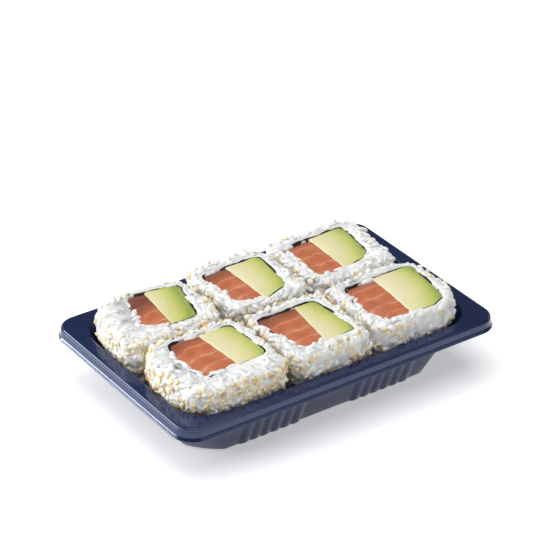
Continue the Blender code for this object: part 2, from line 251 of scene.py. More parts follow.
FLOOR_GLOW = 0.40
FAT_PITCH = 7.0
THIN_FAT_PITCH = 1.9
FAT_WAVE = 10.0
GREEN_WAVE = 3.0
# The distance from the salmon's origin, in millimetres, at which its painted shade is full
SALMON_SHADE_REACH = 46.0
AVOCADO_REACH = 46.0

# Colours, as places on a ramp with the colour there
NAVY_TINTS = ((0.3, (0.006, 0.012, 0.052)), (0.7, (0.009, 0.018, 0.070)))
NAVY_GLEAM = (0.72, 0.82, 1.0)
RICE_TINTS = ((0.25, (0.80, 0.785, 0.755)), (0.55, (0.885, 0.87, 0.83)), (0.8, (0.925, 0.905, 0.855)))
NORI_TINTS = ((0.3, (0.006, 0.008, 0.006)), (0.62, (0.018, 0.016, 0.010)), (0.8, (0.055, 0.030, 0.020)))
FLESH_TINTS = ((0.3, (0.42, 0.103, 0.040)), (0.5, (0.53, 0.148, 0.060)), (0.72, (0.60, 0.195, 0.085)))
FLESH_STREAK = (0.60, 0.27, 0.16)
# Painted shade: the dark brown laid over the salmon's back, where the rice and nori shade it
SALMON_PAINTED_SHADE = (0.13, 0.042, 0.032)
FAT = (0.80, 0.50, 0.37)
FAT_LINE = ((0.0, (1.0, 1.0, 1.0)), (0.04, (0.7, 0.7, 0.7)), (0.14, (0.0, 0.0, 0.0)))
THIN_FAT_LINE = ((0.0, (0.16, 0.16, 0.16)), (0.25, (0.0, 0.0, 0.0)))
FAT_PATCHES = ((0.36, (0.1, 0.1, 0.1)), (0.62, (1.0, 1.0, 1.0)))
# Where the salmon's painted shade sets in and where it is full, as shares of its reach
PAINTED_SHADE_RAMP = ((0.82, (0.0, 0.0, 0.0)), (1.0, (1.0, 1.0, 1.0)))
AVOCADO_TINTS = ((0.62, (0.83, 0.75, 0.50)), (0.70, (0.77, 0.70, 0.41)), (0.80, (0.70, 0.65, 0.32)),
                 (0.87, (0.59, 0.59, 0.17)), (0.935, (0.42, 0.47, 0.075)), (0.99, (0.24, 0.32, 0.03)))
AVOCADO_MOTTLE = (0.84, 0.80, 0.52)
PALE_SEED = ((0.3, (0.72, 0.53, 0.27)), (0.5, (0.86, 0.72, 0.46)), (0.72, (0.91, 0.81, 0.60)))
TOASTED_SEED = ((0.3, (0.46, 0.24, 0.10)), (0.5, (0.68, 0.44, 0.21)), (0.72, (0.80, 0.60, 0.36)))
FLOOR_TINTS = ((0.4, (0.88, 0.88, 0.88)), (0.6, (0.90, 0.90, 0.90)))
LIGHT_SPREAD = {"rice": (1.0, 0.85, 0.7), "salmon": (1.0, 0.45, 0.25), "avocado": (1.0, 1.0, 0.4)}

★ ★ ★

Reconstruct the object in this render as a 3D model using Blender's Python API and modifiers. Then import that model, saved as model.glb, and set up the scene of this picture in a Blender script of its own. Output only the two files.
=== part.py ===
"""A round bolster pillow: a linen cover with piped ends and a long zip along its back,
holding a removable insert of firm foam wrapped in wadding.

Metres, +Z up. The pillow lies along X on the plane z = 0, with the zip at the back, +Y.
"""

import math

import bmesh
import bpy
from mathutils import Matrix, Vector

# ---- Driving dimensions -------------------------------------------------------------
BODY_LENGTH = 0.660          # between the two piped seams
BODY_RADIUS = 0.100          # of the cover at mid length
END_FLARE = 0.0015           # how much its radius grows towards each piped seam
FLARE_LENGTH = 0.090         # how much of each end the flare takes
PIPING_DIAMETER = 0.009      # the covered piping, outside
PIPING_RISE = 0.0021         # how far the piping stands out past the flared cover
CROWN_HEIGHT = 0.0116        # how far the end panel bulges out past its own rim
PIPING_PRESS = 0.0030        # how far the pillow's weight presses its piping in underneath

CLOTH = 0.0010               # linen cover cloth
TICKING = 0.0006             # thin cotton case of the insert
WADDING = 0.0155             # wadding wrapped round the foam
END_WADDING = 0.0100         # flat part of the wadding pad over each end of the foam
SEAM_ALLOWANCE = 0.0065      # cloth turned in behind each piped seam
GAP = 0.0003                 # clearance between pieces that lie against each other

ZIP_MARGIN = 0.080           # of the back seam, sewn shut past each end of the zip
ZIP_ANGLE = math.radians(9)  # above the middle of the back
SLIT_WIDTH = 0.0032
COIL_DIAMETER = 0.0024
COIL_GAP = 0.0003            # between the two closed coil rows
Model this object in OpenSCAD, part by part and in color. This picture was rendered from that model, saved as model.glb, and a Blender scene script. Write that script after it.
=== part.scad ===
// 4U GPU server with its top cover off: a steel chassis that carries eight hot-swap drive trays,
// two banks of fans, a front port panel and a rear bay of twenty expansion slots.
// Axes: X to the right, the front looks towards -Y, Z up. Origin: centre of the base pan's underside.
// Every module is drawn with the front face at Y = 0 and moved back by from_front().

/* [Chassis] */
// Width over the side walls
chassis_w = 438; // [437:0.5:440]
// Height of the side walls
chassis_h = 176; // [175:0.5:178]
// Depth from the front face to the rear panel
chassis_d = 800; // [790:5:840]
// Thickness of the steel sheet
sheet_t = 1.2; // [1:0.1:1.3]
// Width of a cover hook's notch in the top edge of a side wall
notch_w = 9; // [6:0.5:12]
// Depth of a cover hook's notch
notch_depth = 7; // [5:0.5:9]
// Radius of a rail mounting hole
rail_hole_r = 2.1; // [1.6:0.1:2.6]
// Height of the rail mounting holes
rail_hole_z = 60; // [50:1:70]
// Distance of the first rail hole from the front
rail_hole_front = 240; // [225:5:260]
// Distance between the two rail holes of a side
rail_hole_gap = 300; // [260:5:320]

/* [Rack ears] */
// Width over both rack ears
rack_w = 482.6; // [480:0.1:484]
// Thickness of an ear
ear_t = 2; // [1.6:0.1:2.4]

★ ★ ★

Reproduce, without alteration, solely the lines beginning at the line that includes "Continue the Blender" and ending at the line that includes "AVOCADO_REACH = 46.0", both lines included.

Continue the Blender code for this object: part 2, from line 251 of scene.py. More parts follow.
FLOOR_GLOW = 0.40
FAT_PITCH = 7.0
THIN_FAT_PITCH = 1.9
FAT_WAVE = 10.0
GREEN_WAVE = 3.0
# The distance from the salmon's origin, in millimetres, at which its painted shade is full
SALMON_SHADE_REACH = 46.0
AVOCADO_REACH = 46.0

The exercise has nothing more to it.